## WORK REQUIRED
Every record must be repeated exactly, with no omission.

## EXERCISE MATERIALS
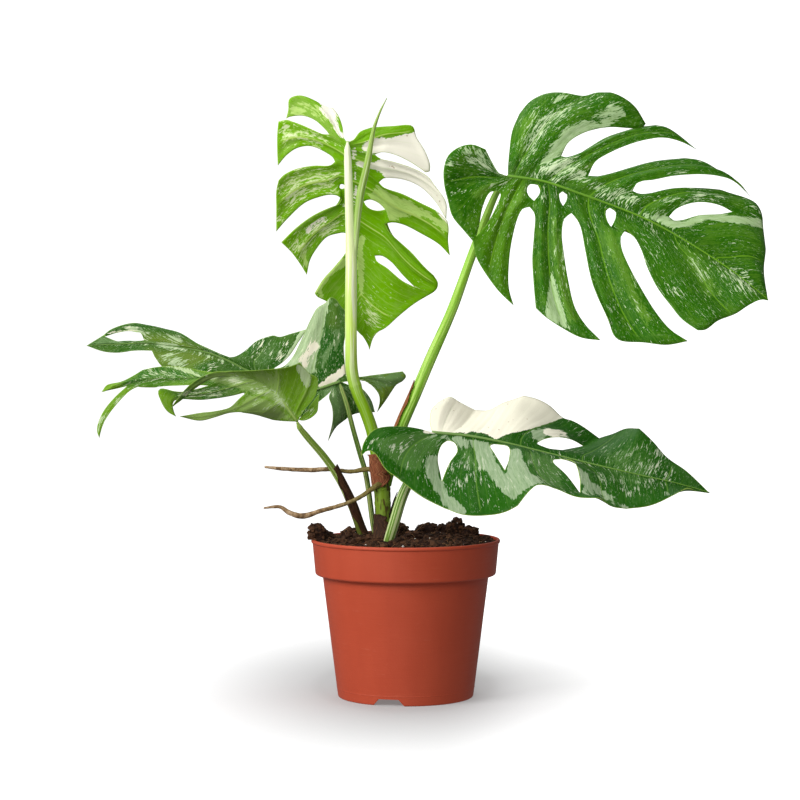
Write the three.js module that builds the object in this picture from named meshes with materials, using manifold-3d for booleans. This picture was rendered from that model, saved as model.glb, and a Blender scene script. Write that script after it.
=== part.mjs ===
// Variegated monstera in a plastic nursery pot.
// Millimetres, +Z up, +Y away from the front. The origin is the centre of the pot's underside.
// Leaves and stems are laid out as they are seen from the front and then moved to their depth.
import * as THREE from 'three';
import { mergeVertices } from 'three/addons/utils/BufferGeometryUtils.js';
import Module from 'manifold-3d';

const wasm = await Module();
wasm.setup();

// Driving dimensions of the pot
const RIM_DIAMETER = 170;
const POT_HEIGHT = 141.7;
const FOOT_RADIUS = 61;
const BODY_TOP_RADIUS = 74.9;
const COLLAR_FOOT_RADIUS = 81.3;
const COLLAR_HEIGHT = 31.7;
const WALL = 1.7;
const FLOOR_THICKNESS = 2.4;
const RIM_LIP = 1.2;
const FOOT_NOTCHES = 3;
const FIRST_NOTCH_ANGLE = -104.5;
const NOTCH_FOOT_WIDTH = 27;
const NOTCH_TOP_WIDTH = 18;
const NOTCH_HEIGHT = 6;
const DRAIN_HOLES = 6;
const DRAIN_HOLE_DIAMETER = 11;
const DRAIN_CIRCLE_RADIUS = 41;

// Driving dimensions of the plant
const CLEARANCE = 0.3;
const BLADE_THICKNESS = 0.8;
const MIDRIB_THICKNESS = 2.2;
const MIDRIB_TIP_THICKNESS = 1.0;
const SHEATH_THICKNESS = 0.8;
const SOIL_LEVEL = 138.5;
const STEM_BURIAL = 30;

// Place from which the front is seen
const EYE = new THREE.Vector3(-5, -2000, 331);

// Facets
const BLADE_ROWS = 7;
const SPLINE_STEPS = 12;
const RELAX_ROUNDS = 6;
const STEM_SIDES = 8;
const POT_SEGMENTS = 44;
const SOIL_SEGMENTS = 32;

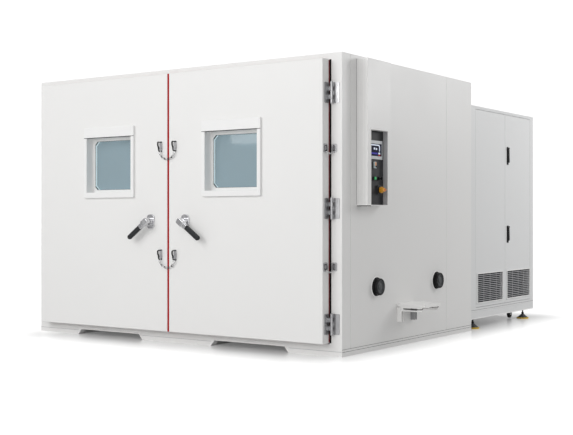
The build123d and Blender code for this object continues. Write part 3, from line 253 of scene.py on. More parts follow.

## THE ANSWER
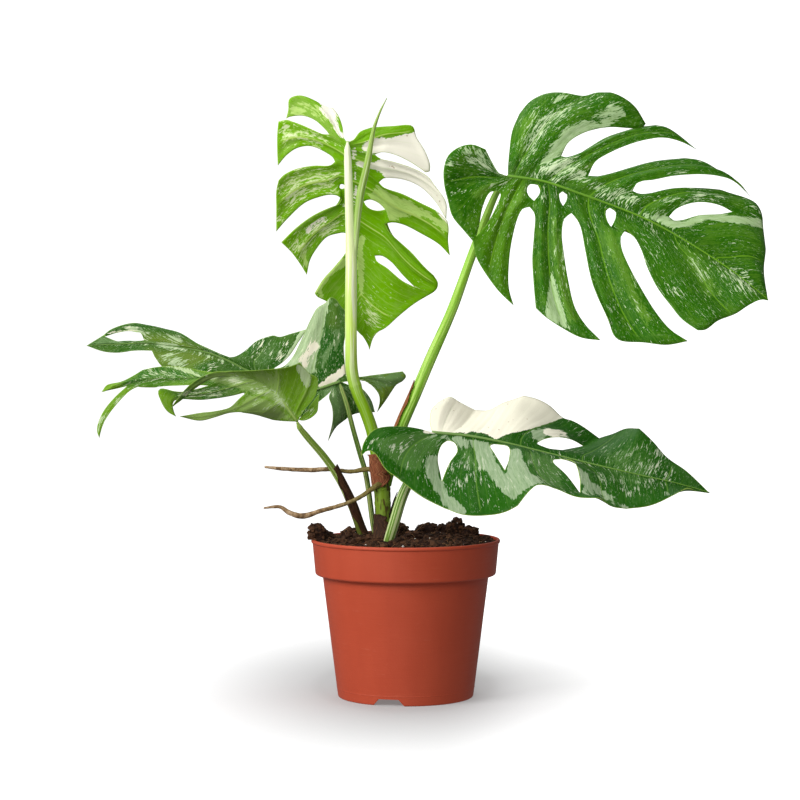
Write the three.js module that builds the object in this picture from named meshes with materials, using manifold-3d for booleans. This picture was rendered from that model, saved as model.glb, and a Blender scene script. Write that script after it.
=== part.mjs ===
// Variegated monstera in a plastic nursery pot.
// Millimetres, +Z up, +Y away from the front. The origin is the centre of the pot's underside.
// Leaves and stems are laid out as they are seen from the front and then moved to their depth.
import * as THREE from 'three';
import { mergeVertices } from 'three/addons/utils/BufferGeometryUtils.js';
import Module from 'manifold-3d';

const wasm = await Module();
wasm.setup();

// Driving dimensions of the pot
const RIM_DIAMETER = 170;
const POT_HEIGHT = 141.7;
const FOOT_RADIUS = 61;
const BODY_TOP_RADIUS = 74.9;
const COLLAR_FOOT_RADIUS = 81.3;
const COLLAR_HEIGHT = 31.7;
const WALL = 1.7;
const FLOOR_THICKNESS = 2.4;
const RIM_LIP = 1.2;
const FOOT_NOTCHES = 3;
const FIRST_NOTCH_ANGLE = -104.5;
const NOTCH_FOOT_WIDTH = 27;
const NOTCH_TOP_WIDTH = 18;
const NOTCH_HEIGHT = 6;
const DRAIN_HOLES = 6;
const DRAIN_HOLE_DIAMETER = 11;
const DRAIN_CIRCLE_RADIUS = 41;

// Driving dimensions of the plant
const CLEARANCE = 0.3;
const BLADE_THICKNESS = 0.8;
const MIDRIB_THICKNESS = 2.2;
const MIDRIB_TIP_THICKNESS = 1.0;
const SHEATH_THICKNESS = 0.8;
const SOIL_LEVEL = 138.5;
const STEM_BURIAL = 30;

// Place from which the front is seen
const EYE = new THREE.Vector3(-5, -2000, 331);

// Facets
const BLADE_ROWS = 7;
const SPLINE_STEPS = 12;
const RELAX_ROUNDS = 6;
const STEM_SIDES = 8;
const POT_SEGMENTS = 44;
const SOIL_SEGMENTS = 32;

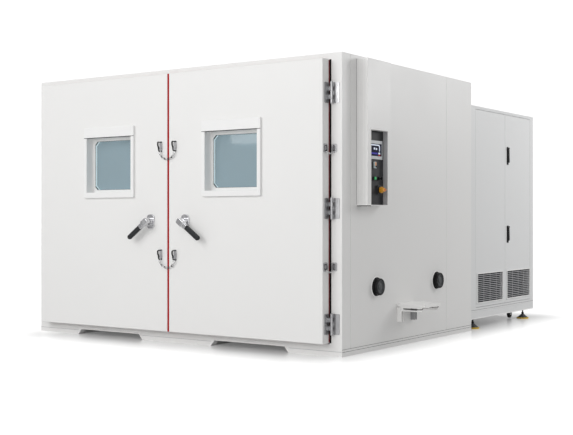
The build123d and Blender code for this object continues. Write part 3, from line 253 of scene.py on. More parts follow.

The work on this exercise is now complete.